AIM OF THE EXERCISE :: Return the lines below that carry the word "axis".

• • • • • • •

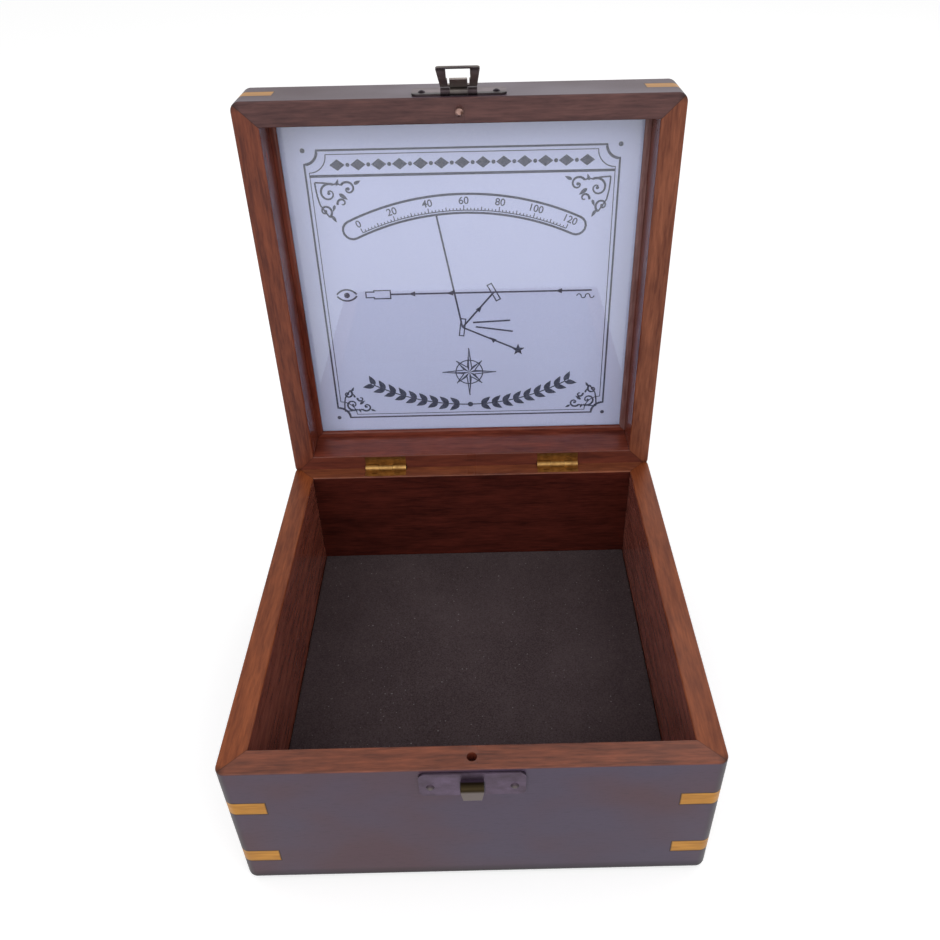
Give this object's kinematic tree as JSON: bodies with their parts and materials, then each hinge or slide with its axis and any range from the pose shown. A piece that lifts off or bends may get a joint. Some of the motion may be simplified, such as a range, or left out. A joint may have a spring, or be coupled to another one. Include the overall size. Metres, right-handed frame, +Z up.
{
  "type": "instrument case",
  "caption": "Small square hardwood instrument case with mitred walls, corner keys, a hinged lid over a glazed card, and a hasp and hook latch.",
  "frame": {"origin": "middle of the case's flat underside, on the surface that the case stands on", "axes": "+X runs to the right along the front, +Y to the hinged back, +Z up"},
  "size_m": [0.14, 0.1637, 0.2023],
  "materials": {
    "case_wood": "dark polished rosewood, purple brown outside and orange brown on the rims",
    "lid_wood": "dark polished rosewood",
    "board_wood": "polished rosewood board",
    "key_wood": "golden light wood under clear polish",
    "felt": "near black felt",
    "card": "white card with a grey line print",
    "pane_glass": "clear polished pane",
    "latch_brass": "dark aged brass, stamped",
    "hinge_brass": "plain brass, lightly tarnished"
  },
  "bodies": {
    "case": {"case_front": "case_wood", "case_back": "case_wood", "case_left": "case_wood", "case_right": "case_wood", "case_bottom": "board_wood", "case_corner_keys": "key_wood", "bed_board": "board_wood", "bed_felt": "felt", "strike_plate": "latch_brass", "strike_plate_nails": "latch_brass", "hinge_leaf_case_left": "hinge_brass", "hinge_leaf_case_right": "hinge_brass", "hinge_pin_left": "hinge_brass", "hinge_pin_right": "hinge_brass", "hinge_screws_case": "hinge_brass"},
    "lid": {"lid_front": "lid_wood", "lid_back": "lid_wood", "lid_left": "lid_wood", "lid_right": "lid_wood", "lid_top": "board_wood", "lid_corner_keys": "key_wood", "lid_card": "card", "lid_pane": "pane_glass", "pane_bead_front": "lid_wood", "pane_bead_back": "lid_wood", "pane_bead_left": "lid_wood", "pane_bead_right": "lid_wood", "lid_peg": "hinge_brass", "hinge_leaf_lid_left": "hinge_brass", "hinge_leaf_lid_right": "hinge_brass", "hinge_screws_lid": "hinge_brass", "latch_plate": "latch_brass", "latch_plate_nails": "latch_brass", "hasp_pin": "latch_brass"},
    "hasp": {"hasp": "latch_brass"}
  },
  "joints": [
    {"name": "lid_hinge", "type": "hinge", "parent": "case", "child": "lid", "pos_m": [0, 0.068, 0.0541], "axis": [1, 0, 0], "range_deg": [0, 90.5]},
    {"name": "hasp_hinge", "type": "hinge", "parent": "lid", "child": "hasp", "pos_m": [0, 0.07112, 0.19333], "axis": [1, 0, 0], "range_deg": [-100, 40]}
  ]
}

• • • • • • •

FULL OUTPUT ::
Give this object's kinematic tree as JSON: bodies with their parts and materials, then each hinge or slide with its axis and any range from the pose shown. A piece that lifts off or bends may get a joint. Some of the motion may be simplified, such as a range, or left out. A joint may have a spring, or be coupled to another one. Include the overall size. Metres, right-handed frame, +Z up.
    {"name": "lid_hinge", "type": "hinge", "parent": "case", "child": "lid", "pos_m": [0, 0.068, 0.0541], "axis": [1, 0, 0], "range_deg": [0, 90.5]},
    {"name": "hasp_hinge", "type": "hinge", "parent": "lid", "child": "hasp", "pos_m": [0, 0.07112, 0.19333], "axis": [1, 0, 0], "range_deg": [-100, 40]}